Прямые интересы Англии тоже не могли быть затронуты поддержанием бурбонского правительства в обеих Сицилиях. Даже наоборот: запретительные тарифы, религиозная нетерпимость и вообще замкнутость неаполитанской политики были вовсе не по душе расчетливой и меркантильной Англии. К тому же, со времени уступки Ниццы и Савойи, лондонский кабинет с завистью следил за успехами французского влияния в Италии. Очень скоро обнаружилось, что, при новых усложнениях, единственной заботой Англии был страх, чтобы пьемонтское правительство не сделало Франции каких-нибудь новых территориальных уступок. Кавур был вынужден выдать лорду Джону Росселю формальное письменное обязательство не отдавать Франции никаких земель, кроме тех, которые уже были уступлены ей по договору 24(12) марта. Будучи обеспечен с этой стороны, лорд Дж.

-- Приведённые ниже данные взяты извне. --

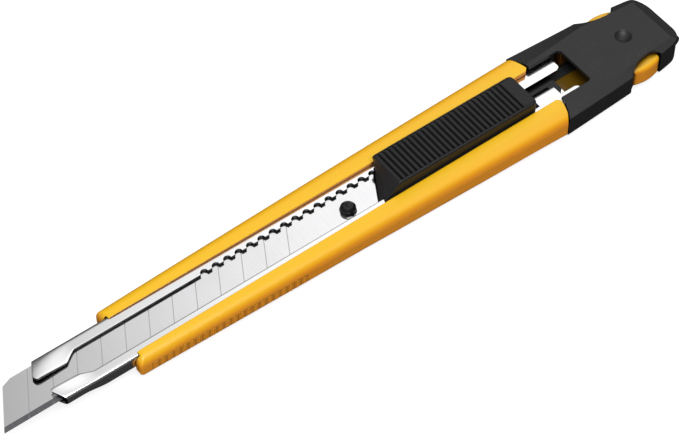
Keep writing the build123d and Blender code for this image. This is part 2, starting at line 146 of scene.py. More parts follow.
class KnifeStudioSettings(bpy.types.PropertyGroup):
    azimuth: bpy.props.FloatProperty(
        name="Azimuth", description="Camera's turn about Z", default=math.radians(-36.98), subtype="ANGLE"
    )
    elevation: bpy.props.FloatProperty(
        name="Elevation", description="Camera's height angle", default=math.radians(51.75), subtype="ANGLE"
    )
    roll: bpy.props.FloatProperty(
        name="Roll", description="Camera's turn about its own view line", default=0.0, subtype="ANGLE"
    )
    distance: length("Distance", "Camera's distance from its aim point", 439.3)
    lens: bpy.props.FloatProperty(name="Lens", description="Focal length in millimetres", default=129.04)
    aim: bpy.props.FloatVectorProperty(
        name="Aim",
        description="Point that the camera looks at, from the middle of the knife's foot",
        default=(-3.859 * MM, -1.365 * MM, 5.257 * MM),
        subtype="TRANSLATION",
    )
    floor_size: length("Floor Size", "Side of the square floor", 3000)


# ---------------------------------------------------------------------------------------------
# Surfaces
# ---------------------------------------------------------------------------------------------


def corner_cut(distance, radius):
    """How far a rounded corner falls back from its sharp one, at a distance from its edge:
    radius - sqrt(radius^2 - (radius - distance)^2), and nothing past the radius."""
    inside = np.clip(radius - distance, 0, radius)
    return radius - np.sqrt(radius**2 - inside**2)


def smooth_step(value):
    """3 t^2 - 2 t^3, with t held between 0 and 1."""
    t = np.clip(value, 0, 1)
    return t * t * (3 - 2 * t)


def ring_faces(rings, around):
    """Four-cornered faces between each ring of points and the next one."""
    ring = np.arange(rings - 1)[:, None] * around
    spot = np.arange(around)[None, :]
    after = (spot + 1) % around
    corners = np.stack([ring + spot, ring + after, ring + around + after, ring + around + spot], -1)
    return corners.reshape(-1, 4).tolist()


def finish_of(slot):
    """The finish that the CAD nodes of a material slot wear."""
    node = next(part["node"] for part in frame["record"]["subparts"] if part["material_slot"] == slot)
    return NODES[node].material_slots[0].material


def make_piece(name, points, faces, body, slot, sharp=50):
    """Puts points and faces into a mesh whose faces point outwards, and rides it on a body."""
    mesh = bpy.data.meshes.new(name)
    mesh.from_pydata(points.reshape(-1, 3).tolist(), [], faces)
    work = bmesh.new()
    work.from_mesh(mesh)
    bmesh.ops.recalc_face_normals(work, faces=work.faces)
    work.to_mesh(mesh)
    work.free()
    mesh.shade_smooth()
    mesh.set_sharp_from_angle(angle=math.radians(sharp))
    piece = bpy.data.objects.new(name, mesh)
    bpy.context.scene.collection.objects.link(piece)
    mesh.materials.append(finish_of(slot))
    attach(piece, body)
    return piece


def slot_edges(x, size, mouth, tail):
    """Half widths of the slot on the spine side and on the edge side at each station x: straight
    stretches joined by slopes, less a half circle sqrt(r^2 - d^2) at each ratchet notch."""
    jaw_end = mouth + size.jaw_run
    narrow = jaw_end + size.jaw_slope
    stop_from, stop_to = tail - size.stop_from, tail - size.stop_to
    step = 0.04 * MM
    corner = corner_cut(x - mouth, size.jaw_corner)
    upper = np.interp(
        x,
        [mouth, jaw_end, narrow, stop_from, stop_from + step],
        [size.upper_jaw, size.upper_jaw, size.upper_edge, size.upper_edge, size.strip_edge],
    )
    lower = np.interp(
        x,
        [mouth, jaw_end, narrow, stop_from, stop_from + step, stop_to, stop_to + step],
        [size.lower_jaw, size.lower_jaw] + [size.lower_edge] * 2 + [size.stop_edge] * 2 + [size.lower_edge],
    )
    first = mouth + size.first_notch
    nearest = np.clip(np.round((x - first) / size.notch_pitch), 0, size.notches - 1)
    off = x - first - nearest * size.notch_pitch
    notch = np.sqrt(np.maximum(size.notch_radius**2 - off**2, 0))
    return upper + corner + notch, lower + corner


def channel_stations(size, mouth, tail):
    """Stations along the channel: closer together at its mouth, in each notch and at each step."""
    front = mouth + size.jaw_corner * np.linspace(0, 1, 7) ** 2
    jaws = np.arange(mouth + 1 * MM, mouth + size.ramp_to + 1 * MM, 0.35 * MM)
    plain = np.arange(mouth + size.ramp_to + 1.5 * MM, tail, 2 * MM)
    across = size.notch_radius * np.sin(np.linspace(-np.pi / 2, np.pi / 2, 13))
    centres = mouth + size.first_notch + np.arange(size.notches) * size.notch_pitch
    notches = (centres[:, None] + across[None, :]).ravel()
    steps = np.array([tail - size.stop_from, tail - size.stop_to])[:, None] + np.array([0, 0.04]) * MM
    strips = np.linspace(tail - 2.2 * MM, tail, 12)
    plain = plain[(plain < centres[0] - 1.5 * MM) | (plain > centres[-1] + 1.5 * MM)]
    return np.unique(np.concatenate([front, jaws, plain, notches, steps.ravel(), strips]).round(8))


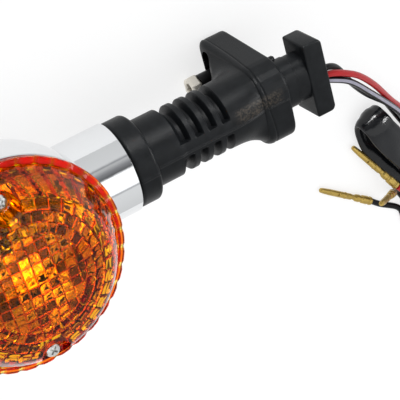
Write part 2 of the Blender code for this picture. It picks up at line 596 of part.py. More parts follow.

Россель поручил английскому посланнику в Вене, лорду Лофтусу, передать венскому кабинету следующие подлинные слова: «Деспотизм и притеснения составляют отличительные черты южно-итальянского управления, тогда как на севере Италии правительство строго держится принципов справедливости и свободы. Рано или поздно, народонаселение обеих Сицилий непременно захочет слиться с своими северными братьями и воспользоваться благом просвещенного пьемонтского управления». С этой стороны, следовательно, пьемонтскому правительству совершенно развязывались руки.
Надо прибавить, что в лондонском Сити мадзиниевская пропаганда делала свое дело не меньше, чем в самой Италии. Гарибальдийское предприятие велось, больше чем наполовину, на деньги богатой английской буржуазии, которая, главнейшим образом из ненависти к папизму, а отчасти из классического пристрастия англичан ко всему эксцентричному, выказывала сочувствие в пользу отважного южно-итальянского предприятия. Не говоря уже об успехе займа, который Гарибальди впоследствии заключил в Лондоне совершенно out of the business way (т. e. вне делового пути), ему со всех сторон Англии присылались богатые приношения припасами, орудием, деньгами.
Со стороны Франции дело представлялось в менее благоприятных чертах. Пример Виллафранки должен был достаточно убедить Кавура в том, что у Наполеона III не было определенной системы внешней политики, которая позволяла бы заранее определить ту роль, которую он примет в данный момент. Император не скрывал своих личных симпатий к делу итальянского освобождения. К тому же, так называемая «наполеоновская традиция» в значительной степени обязывала его содействовать отмене учреждений и постановлений венского конгресса. Но эти соображения представляли, так сказать, романтический элемент в его жизни, и он мог поддаваться ими только в добрую минуту. Кавур тщетно старался закупить его благорасположение уступкой двух итальянских областей: сильный редко ценит дары слабого. К тому же, хорошее впечатление, произведенное на императора французов уступчивостью туринского правительства в этом деле, должно было в сильной степени сглаживаться теми горькими истинами, которые по этому поводу высказывались на его счет и в итальянском парламенте, и в печати. Короче говоря, со стороны Франции все оставалось покрыто густым мраком неизвестности; все зависело от минутного настроения императора, – от того, одержат ли над ним верх клерикальные влияния, поддерживаемые, главнейшим образом, партией императрицы и Валевским, или его собственные славолюбивые и сантиментальные мечты.